Note that any time you use add on a board that was already added before, it enables that board if it was disabled with remove, and replaces the configuration for that board with the values you specify, or the defaults. The previous settings are ignored. So if you had full image download enabled on /po/ previously with a wait time of 100, and then do mitsuba add po, the settings will be reset to the default of no full image download, and wait time of 10.

So let's add our first board, /po/ is a good example because it's the slowest board on 4chan most of the time:

mitsuba add po --full-images=true
Added /po/ Enabled: true, Full Images: true

We will get all images this way. Let's confirm our changes with the list command which lists all boards added to mitsuba.

$ mitsuba list
/po/ Enabled: true, Full Images: true
1 boards found in database
  • Enabled means the board is currently being actively archived.
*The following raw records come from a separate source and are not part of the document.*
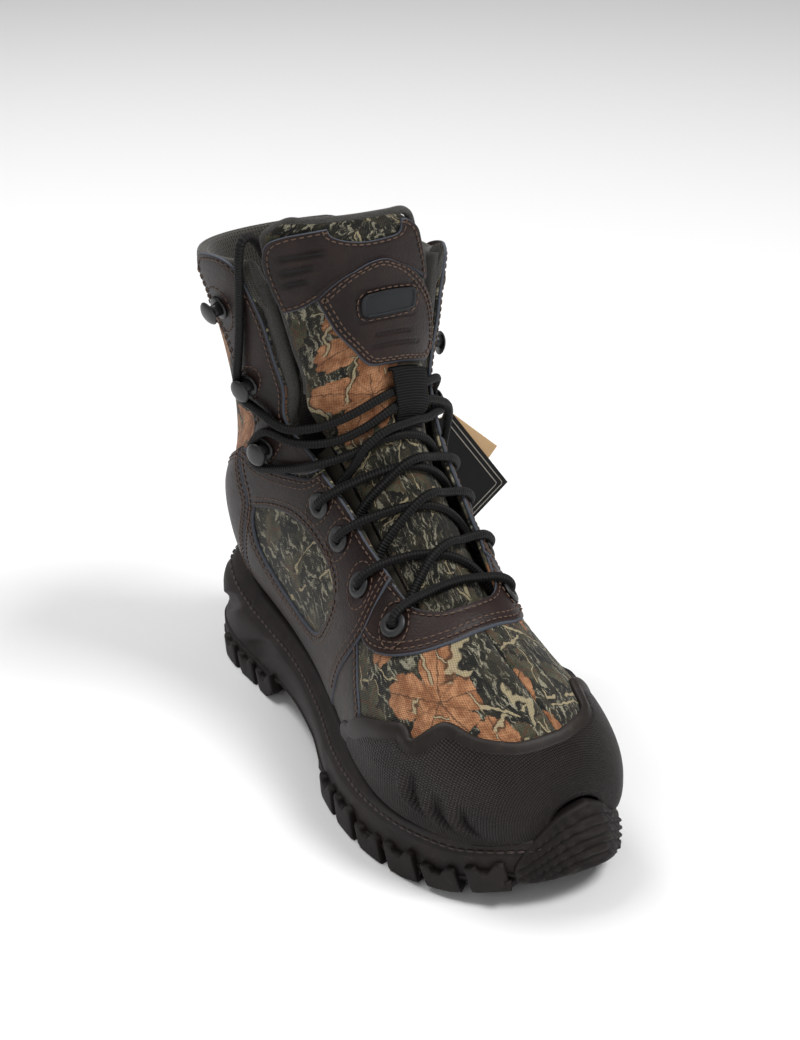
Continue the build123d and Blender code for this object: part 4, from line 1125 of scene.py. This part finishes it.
pad = sweep_loop("tongue_pad", tongue_pad(), "camo_tongue", body=None, nodes=["tongue_lower", "tongue_upper"])
section(11.9, 0, 0)[0].tolist()
section(12.45, 0, 0)[0].tolist()
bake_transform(pad)

half_at = np.arange(12.5, 17.56, 0.1)
left = tongue_surface(half_at, -TONGUE[-1](half_at) - 0.2, -3.6)
right = tongue_surface(half_at[::-1], TONGUE[1](half_at[::-1]) + 0.2, -3.6)
crest = tongue_surface(np.full(9, 17.72), np.linspace(-36, 11, 9), -3.2)
binding = resample(spline(np.vstack([left[::4], crest, right[::4]]), count=6), 0.0015)
tube("tongue_binding", binding, 0.0019, "lining", "tongue_top", [], around=14)

tongue_runs = []
frame_outline = [
    [(15.1, -50), (15.9, -51), (16.6, -50), (17.1, -46), (17.35, -38), (17.5, -27), (17.55, -22)],
    [(17.55, -22), (17.3, -21), (17.1, -16), (16.98, -8), (17.0, 2), (17.1, 8), (17.55, 9)],
    [(17.55, 9), (17.45, 13), (17.1, 18), (16.6, 21), (15.8, 25.5), (15.25, 28)],
    [(15.25, 28), (15.7, 16), (16.15, 5), (16.25, -3), (16.15, -10), (15.65, -22), (15.3, -31)],
    [(15.3, -31), (15.12, -40), (15.1, -50)],
]


def stripes(at, angle, d):
    """Three pressed bars on the lateral half of the tongue leather."""
    lift = np.zeros_like(at)
    for station, first, last in ((16.72, -44, -24), (16.3, -45, -29), (15.88, -46, -33)):
        inside_bar = np.exp(-(((at - station - (angle + 36) * 0.006) / 0.1) ** 4)) * np.clip((angle - first) / 2, 0, 1) * np.clip((last - angle) / 2, 0, 1)
        lift = lift - 1.1 * inside_bar
    return lift


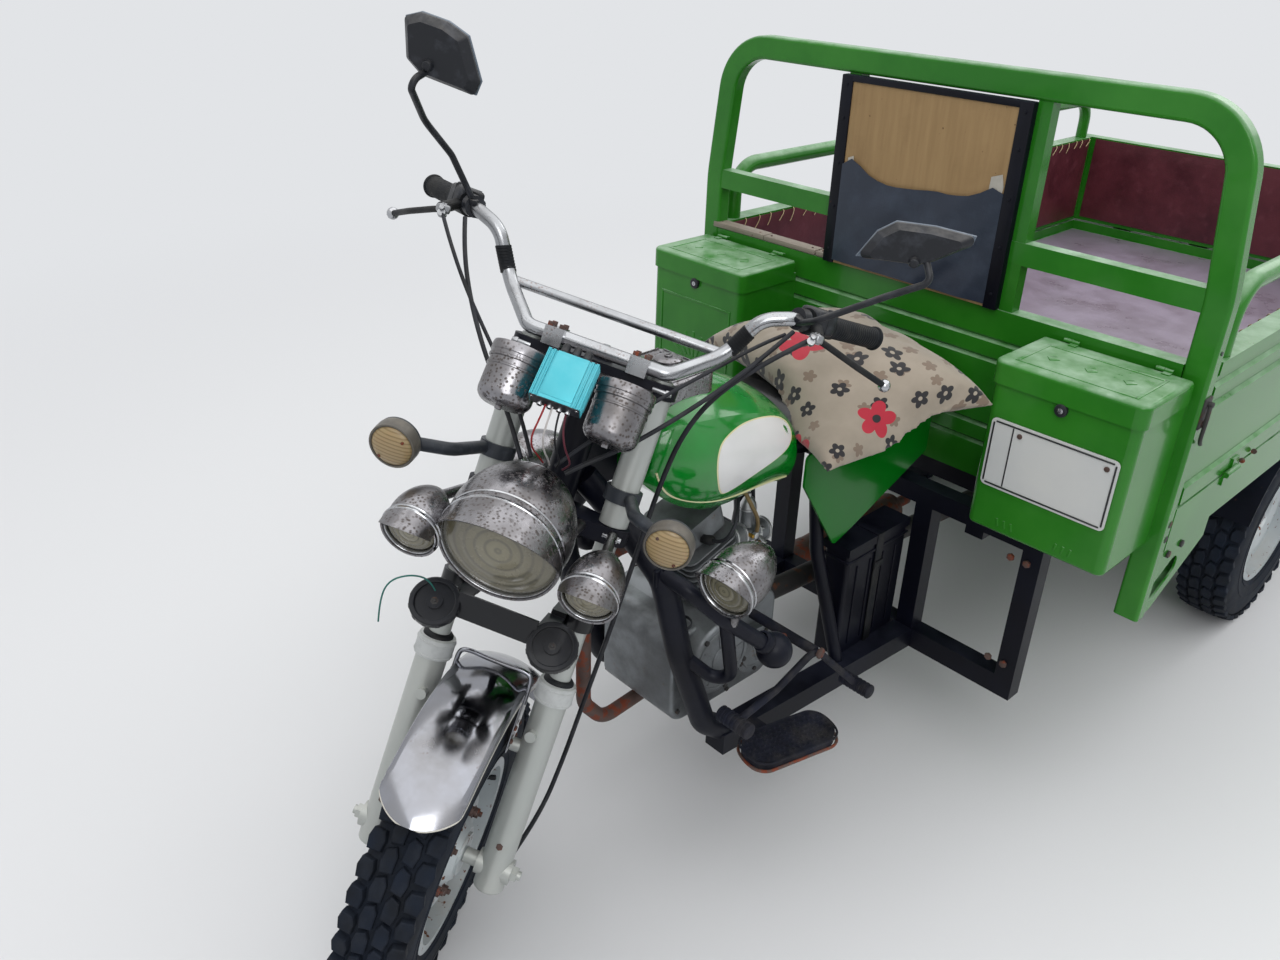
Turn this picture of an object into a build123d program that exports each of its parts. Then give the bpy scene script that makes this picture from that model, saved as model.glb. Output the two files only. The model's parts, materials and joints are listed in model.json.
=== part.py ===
from build123d import *

import os
from math import cos, radians, sin, sqrt

# Cargo motor tricycle, in millimetres.
# X is the vehicle's left, -Y its front and Z is up.
# While it is modelled, Y is measured from the front face of the load bed and Z from the ground.
# The last section moves everything so that the origin is under the middle of the whole vehicle.

# Load bed
BED_WIDTH = 1200.0
BED_LENGTH = 1920.0
FLOOR_TOP = 670.0
FLOOR_SHEET = 5.0
BED_RAIL_WIDTH = 44.0
BED_RAIL_LOW = 608.0
BED_RAIL_TOP = 700.0
CROSS_WIDTH = 40.0
CROSS_COUNT = 6
WALL_TOP = 988.0
WALL_THICK = 44.0
WALL_GAP = 6.0
RIB_DEPTH = 6.0
RIB_HEIGHT = 24.0
SILL_TOP = 980.0
SILL_HEIGHT = 28.0
PANEL_THICK = 16.0

# Front hoop of the bed
HOOP_FACE = 48.0
HOOP_DEPTH = 36.0
HOOP_TOP = 1413.0
HOOP_FOOT = 462.0
HOOP_KNEE = 1100.0
HOOP_LEAN = 57.0
HOOP_BEND = 106.0
HOOP_BAR_LOW = 1073.0
HOOP_BAR_HIGH = 1115.0
MID_POST_X = 207.0
MID_POST_WIDTH = 28.0
GUSSET_KNEE = 60.0
GUSSET_BACK = 257.0
GUSSET_TIP = 556.0
GUSSET_PLATE = 4.0

# Guard rails on the drop sides
RAIL_RADIUS = 18.0
RAIL_TOP = 1128.0
RAIL_BEND = 70.0
RAIL_INSET = 36.0

# Hinges of the sides and the tailgate
HINGE_RADIUS = 6.0
HINGE_LENGTH = 60.0
HINGE_COUNT = 4

# Tool boxes on the bed's front
BOX_EDGE = 23.0
BOX_WIDTH = 272.0
BOX_DEPTH = 182.0
BOX_LOW = 628.0
BOX_RIM = 930.0
BOX_TOP = 961.0
BOX_WALL = 3.0
BOX_CORNER = 16.0
LID_GAP = 2.0
LID_HINGE_RADIUS = 4.0
PLATE_WIDTH = 240.0
PLATE_HEIGHT = 135.0
PLATE_Z = 787.0
PLATE_STUD = 2.0

# Steering head
RAKE = 24.0
HEAD_Y = -840.0
HEAD_Z = 1040.0
STEER_REST = 35.0

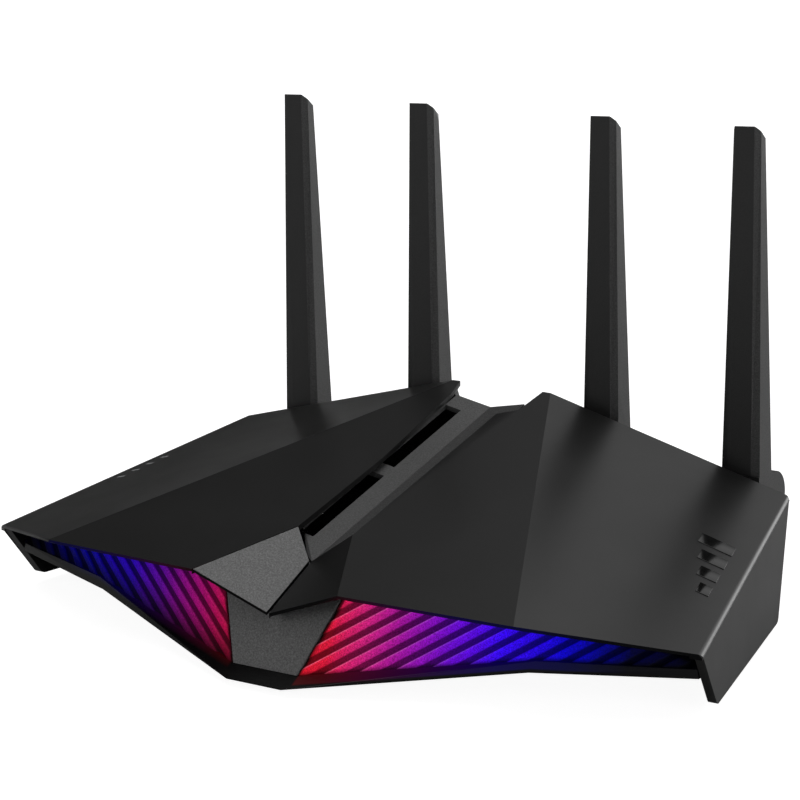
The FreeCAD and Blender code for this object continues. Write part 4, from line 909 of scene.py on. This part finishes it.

Finally, we take a look at the start command:

$ mitsuba help start
mitsuba-start
Start the archiver, API, and webserver

USAGE:
    mitsuba start [OPTIONS]

OPTIONS:
        --archiver-only <ARCHIVER_ONLY>
            (Optional) If true, will only run the archiver and not the web ui or the web API. If
            false, run everything. Default is false.

        --burst <BURST>
            (Optional) Max burst of requests started at once. Default is 10.

    -h, --help
            Print help information

        --jitter-min <JITTER_MIN>
            (Optional) Minimum amount of jitter to add to rate-limiting to ensure requests don't
            start at the same time, in milliseconds. Default is 200ms

        --jitter-variance <JITTER_VARIANCE>
            (Optional) Variance for jitter, in milliseconds. Default is 800ms. Jitter will be a
            random value between min and min+variance.

        --max-time <MAX_TIME>
            (Optional) Maximum amount of time to spend retrying a failed image download, in seconds.
            Default is 600s (10m).

        --rpm <RPM>
            (Optional) Max requests per minute. Default is 60.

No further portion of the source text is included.